TASK DETAILS:
Repeat only the lines from the one containing "Keep writing the Blender" through the one containing "if obj.type not", exactly as written, both ends included.

= = =

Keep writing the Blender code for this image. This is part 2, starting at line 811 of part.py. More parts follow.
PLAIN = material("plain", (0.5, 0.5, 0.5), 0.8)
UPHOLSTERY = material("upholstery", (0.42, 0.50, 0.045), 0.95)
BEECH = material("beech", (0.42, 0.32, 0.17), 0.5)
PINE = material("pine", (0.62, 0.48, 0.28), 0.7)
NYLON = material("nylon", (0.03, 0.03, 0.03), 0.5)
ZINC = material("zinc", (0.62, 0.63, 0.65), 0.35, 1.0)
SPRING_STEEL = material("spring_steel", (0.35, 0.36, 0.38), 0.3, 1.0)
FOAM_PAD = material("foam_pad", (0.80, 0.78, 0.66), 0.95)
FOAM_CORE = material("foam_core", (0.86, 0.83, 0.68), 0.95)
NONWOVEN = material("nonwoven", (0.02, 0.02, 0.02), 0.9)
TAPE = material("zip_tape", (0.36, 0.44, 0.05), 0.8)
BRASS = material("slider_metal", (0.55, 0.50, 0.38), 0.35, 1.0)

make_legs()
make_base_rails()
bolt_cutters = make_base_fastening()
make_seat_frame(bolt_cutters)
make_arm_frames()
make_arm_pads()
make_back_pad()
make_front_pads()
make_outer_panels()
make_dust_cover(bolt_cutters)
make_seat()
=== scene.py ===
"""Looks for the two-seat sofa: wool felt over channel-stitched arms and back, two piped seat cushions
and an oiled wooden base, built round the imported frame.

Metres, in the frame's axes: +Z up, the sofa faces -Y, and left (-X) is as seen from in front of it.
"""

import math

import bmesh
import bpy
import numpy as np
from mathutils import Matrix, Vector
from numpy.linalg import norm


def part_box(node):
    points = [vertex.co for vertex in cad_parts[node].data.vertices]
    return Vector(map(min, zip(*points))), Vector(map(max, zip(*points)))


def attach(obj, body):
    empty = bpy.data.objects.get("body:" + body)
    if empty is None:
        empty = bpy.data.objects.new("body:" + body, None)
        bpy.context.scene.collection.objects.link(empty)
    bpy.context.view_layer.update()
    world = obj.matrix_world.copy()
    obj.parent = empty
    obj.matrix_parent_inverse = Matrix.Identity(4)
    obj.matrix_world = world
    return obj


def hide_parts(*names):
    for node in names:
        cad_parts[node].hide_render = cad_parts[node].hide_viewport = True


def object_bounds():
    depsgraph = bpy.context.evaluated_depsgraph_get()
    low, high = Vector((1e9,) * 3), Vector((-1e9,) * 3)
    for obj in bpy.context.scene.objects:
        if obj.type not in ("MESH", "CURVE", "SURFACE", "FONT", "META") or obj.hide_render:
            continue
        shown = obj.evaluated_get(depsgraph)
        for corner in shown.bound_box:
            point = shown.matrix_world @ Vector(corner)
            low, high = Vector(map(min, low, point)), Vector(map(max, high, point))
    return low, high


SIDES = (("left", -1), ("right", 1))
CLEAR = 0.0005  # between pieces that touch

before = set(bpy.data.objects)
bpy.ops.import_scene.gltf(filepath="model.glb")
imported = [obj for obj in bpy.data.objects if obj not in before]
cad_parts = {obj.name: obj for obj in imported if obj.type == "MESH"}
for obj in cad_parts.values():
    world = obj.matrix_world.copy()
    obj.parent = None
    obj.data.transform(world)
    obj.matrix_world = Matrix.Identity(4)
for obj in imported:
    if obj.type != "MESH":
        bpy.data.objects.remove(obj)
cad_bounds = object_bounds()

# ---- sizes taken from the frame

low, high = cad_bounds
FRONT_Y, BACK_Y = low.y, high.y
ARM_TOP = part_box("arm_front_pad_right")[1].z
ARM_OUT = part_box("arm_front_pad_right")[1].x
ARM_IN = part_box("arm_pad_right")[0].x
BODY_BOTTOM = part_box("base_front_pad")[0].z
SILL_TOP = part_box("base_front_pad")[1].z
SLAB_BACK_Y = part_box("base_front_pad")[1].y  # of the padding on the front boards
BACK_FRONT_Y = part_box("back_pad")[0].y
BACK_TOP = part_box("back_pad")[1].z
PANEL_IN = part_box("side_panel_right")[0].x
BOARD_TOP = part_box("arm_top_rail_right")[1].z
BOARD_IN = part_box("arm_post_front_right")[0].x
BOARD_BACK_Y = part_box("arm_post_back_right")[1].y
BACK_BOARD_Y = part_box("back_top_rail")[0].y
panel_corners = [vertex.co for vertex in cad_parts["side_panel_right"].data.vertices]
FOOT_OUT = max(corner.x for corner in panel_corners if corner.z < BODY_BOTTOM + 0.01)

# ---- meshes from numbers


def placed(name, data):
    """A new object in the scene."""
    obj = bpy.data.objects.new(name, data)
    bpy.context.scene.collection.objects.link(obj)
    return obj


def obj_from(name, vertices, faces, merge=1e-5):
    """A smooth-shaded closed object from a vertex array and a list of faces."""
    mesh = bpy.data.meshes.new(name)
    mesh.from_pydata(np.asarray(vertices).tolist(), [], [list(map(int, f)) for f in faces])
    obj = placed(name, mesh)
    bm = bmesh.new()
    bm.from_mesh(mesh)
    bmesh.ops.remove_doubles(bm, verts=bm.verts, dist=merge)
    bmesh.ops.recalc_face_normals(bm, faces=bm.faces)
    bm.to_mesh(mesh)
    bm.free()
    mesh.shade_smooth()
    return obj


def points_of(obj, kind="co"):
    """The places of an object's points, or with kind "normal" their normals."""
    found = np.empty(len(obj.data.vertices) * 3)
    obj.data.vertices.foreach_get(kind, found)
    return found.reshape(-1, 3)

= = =

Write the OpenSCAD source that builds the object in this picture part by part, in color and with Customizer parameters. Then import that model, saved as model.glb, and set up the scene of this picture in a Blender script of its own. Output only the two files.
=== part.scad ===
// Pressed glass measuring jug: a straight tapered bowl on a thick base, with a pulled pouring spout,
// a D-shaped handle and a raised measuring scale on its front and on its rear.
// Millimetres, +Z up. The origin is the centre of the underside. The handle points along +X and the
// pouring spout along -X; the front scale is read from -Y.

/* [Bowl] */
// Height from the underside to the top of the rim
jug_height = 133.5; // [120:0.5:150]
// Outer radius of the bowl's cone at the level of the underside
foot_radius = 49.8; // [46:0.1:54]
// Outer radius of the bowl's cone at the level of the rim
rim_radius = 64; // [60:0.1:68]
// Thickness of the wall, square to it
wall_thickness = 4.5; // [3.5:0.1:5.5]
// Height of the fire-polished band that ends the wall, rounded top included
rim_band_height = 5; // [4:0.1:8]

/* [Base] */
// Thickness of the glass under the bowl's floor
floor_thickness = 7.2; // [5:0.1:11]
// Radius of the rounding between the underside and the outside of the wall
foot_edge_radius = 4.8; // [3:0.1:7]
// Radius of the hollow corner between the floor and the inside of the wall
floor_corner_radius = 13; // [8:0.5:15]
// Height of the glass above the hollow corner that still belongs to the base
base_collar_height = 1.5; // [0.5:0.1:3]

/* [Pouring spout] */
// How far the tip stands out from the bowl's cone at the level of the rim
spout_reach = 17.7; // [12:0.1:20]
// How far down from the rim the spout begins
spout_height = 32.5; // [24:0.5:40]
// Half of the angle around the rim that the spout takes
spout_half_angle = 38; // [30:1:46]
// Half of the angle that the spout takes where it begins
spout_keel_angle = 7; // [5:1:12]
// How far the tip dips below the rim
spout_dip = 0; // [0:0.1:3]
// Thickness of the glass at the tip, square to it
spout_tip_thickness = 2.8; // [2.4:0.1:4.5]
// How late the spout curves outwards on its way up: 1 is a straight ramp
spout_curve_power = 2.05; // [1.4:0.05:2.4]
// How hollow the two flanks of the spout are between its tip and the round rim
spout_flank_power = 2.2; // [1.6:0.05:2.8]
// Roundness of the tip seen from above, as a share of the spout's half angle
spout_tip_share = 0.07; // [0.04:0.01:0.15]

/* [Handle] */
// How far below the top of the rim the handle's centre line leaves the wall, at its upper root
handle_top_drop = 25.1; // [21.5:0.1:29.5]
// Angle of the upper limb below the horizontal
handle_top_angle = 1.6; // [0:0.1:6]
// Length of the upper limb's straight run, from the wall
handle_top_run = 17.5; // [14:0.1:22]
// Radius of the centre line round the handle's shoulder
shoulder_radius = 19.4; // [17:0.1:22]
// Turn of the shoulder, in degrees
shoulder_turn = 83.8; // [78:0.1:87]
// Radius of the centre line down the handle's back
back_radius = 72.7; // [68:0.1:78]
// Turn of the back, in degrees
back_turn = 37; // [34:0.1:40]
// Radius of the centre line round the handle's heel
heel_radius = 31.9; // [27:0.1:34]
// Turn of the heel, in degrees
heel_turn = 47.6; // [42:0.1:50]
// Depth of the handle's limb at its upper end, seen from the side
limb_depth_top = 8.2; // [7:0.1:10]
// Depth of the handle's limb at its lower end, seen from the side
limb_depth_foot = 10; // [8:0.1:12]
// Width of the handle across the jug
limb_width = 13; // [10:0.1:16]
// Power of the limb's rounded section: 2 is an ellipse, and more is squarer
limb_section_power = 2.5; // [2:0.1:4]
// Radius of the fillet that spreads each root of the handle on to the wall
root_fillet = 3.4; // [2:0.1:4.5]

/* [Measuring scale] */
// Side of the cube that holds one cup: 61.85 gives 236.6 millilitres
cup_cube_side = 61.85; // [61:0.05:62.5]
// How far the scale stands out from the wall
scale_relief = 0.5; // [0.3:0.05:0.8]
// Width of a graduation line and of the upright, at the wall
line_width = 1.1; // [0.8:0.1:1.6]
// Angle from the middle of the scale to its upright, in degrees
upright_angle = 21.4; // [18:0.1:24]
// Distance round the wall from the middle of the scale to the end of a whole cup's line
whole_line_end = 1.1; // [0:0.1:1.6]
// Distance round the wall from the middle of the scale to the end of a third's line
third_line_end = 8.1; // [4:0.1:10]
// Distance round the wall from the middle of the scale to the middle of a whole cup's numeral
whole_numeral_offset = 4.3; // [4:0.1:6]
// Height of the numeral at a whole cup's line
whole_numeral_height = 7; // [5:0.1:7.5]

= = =

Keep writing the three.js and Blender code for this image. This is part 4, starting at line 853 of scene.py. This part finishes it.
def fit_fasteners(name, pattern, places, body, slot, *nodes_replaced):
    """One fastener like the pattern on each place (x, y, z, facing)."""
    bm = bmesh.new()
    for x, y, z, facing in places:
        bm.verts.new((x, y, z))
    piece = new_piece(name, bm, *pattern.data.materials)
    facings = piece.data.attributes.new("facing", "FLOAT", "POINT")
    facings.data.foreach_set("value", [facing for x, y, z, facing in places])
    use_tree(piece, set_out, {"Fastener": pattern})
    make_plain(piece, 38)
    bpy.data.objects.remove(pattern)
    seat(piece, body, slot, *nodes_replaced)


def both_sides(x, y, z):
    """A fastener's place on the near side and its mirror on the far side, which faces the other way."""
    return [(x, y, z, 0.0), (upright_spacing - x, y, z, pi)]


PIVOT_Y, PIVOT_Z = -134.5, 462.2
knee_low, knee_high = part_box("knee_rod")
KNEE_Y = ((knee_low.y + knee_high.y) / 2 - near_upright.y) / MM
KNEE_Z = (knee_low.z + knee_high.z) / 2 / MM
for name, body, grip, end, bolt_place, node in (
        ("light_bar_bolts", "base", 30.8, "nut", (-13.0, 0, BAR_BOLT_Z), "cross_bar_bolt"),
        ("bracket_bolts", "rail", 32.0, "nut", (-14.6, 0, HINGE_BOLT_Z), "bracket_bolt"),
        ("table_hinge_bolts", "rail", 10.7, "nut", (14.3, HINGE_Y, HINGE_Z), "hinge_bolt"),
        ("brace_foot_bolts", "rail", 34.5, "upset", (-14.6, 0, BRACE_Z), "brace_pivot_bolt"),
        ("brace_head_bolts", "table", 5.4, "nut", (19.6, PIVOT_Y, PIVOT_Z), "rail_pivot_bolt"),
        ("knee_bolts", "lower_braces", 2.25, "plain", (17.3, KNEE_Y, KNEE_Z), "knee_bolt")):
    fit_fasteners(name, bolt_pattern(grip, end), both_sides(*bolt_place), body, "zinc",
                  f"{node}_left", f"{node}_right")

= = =

PROBLEM SOLUTION:
Keep writing the Blender code for this image. This is part 2, starting at line 811 of part.py. More parts follow.
PLAIN = material("plain", (0.5, 0.5, 0.5), 0.8)
UPHOLSTERY = material("upholstery", (0.42, 0.50, 0.045), 0.95)
BEECH = material("beech", (0.42, 0.32, 0.17), 0.5)
PINE = material("pine", (0.62, 0.48, 0.28), 0.7)
NYLON = material("nylon", (0.03, 0.03, 0.03), 0.5)
ZINC = material("zinc", (0.62, 0.63, 0.65), 0.35, 1.0)
SPRING_STEEL = material("spring_steel", (0.35, 0.36, 0.38), 0.3, 1.0)
FOAM_PAD = material("foam_pad", (0.80, 0.78, 0.66), 0.95)
FOAM_CORE = material("foam_core", (0.86, 0.83, 0.68), 0.95)
NONWOVEN = material("nonwoven", (0.02, 0.02, 0.02), 0.9)
TAPE = material("zip_tape", (0.36, 0.44, 0.05), 0.8)
BRASS = material("slider_metal", (0.55, 0.50, 0.38), 0.35, 1.0)

make_legs()
make_base_rails()
bolt_cutters = make_base_fastening()
make_seat_frame(bolt_cutters)
make_arm_frames()
make_arm_pads()
make_back_pad()
make_front_pads()
make_outer_panels()
make_dust_cover(bolt_cutters)
make_seat()
=== scene.py ===
"""Looks for the two-seat sofa: wool felt over channel-stitched arms and back, two piped seat cushions
and an oiled wooden base, built round the imported frame.

Metres, in the frame's axes: +Z up, the sofa faces -Y, and left (-X) is as seen from in front of it.
"""

import math

import bmesh
import bpy
import numpy as np
from mathutils import Matrix, Vector
from numpy.linalg import norm


def part_box(node):
    points = [vertex.co for vertex in cad_parts[node].data.vertices]
    return Vector(map(min, zip(*points))), Vector(map(max, zip(*points)))


def attach(obj, body):
    empty = bpy.data.objects.get("body:" + body)
    if empty is None:
        empty = bpy.data.objects.new("body:" + body, None)
        bpy.context.scene.collection.objects.link(empty)
    bpy.context.view_layer.update()
    world = obj.matrix_world.copy()
    obj.parent = empty
    obj.matrix_parent_inverse = Matrix.Identity(4)
    obj.matrix_world = world
    return obj


def hide_parts(*names):
    for node in names:
        cad_parts[node].hide_render = cad_parts[node].hide_viewport = True


def object_bounds():
    depsgraph = bpy.context.evaluated_depsgraph_get()
    low, high = Vector((1e9,) * 3), Vector((-1e9,) * 3)
    for obj in bpy.context.scene.objects:
        if obj.type not in ("MESH", "CURVE", "SURFACE", "FONT", "META") or obj.hide_render:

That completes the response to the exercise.